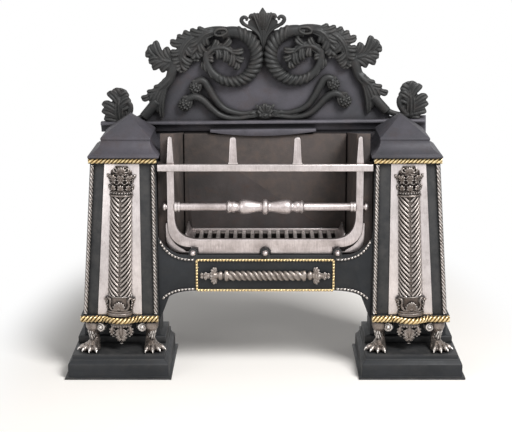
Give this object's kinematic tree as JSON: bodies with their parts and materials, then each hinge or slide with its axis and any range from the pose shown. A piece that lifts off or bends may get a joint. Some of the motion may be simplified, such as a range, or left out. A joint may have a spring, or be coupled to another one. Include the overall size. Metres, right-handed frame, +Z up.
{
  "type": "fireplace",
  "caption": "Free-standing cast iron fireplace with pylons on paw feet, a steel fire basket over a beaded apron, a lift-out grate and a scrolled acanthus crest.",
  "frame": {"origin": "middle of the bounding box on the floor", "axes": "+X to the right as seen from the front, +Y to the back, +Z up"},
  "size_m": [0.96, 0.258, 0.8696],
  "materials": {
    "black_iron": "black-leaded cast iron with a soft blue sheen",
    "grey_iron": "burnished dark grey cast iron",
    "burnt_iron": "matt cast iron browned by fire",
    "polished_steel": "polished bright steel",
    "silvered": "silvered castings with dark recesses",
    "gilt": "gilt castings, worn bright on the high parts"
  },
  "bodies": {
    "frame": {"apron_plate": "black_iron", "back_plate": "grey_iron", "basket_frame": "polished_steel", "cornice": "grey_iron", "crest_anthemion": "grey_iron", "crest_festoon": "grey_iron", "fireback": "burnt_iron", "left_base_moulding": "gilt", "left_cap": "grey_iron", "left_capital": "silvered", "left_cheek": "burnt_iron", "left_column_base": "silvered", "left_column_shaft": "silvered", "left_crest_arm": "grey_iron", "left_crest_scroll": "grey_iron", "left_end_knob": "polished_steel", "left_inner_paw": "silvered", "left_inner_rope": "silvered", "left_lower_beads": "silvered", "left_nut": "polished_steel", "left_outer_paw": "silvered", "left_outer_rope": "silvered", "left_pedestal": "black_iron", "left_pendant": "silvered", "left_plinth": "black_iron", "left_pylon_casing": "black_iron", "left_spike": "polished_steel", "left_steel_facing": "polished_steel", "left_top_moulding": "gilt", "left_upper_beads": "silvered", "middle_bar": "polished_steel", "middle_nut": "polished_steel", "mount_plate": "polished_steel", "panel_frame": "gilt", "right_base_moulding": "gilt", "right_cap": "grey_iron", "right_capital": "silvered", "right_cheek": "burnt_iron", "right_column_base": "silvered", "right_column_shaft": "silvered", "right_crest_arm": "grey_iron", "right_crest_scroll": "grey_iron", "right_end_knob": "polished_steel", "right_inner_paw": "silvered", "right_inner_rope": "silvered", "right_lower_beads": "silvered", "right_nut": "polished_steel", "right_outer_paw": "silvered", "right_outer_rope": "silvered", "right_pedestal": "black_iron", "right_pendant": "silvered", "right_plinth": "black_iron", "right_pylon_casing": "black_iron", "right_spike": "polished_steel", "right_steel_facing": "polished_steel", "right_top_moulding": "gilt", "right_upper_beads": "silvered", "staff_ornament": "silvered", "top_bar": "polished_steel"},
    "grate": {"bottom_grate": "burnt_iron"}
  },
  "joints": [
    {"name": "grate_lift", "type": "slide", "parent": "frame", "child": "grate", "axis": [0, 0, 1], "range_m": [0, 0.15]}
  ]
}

» **Exercise details**
Search the data above for lines holding "materials" and copy each of them.

» **Solution to this task**
Give this object's kinematic tree as JSON: bodies with their parts and materials, then each hinge or slide with its axis and any range from the pose shown. A piece that lifts off or bends may get a joint. Some of the motion may be simplified, such as a range, or left out. A joint may have a spring, or be coupled to another one. Include the overall size. Metres, right-handed frame, +Z up.
  "materials": {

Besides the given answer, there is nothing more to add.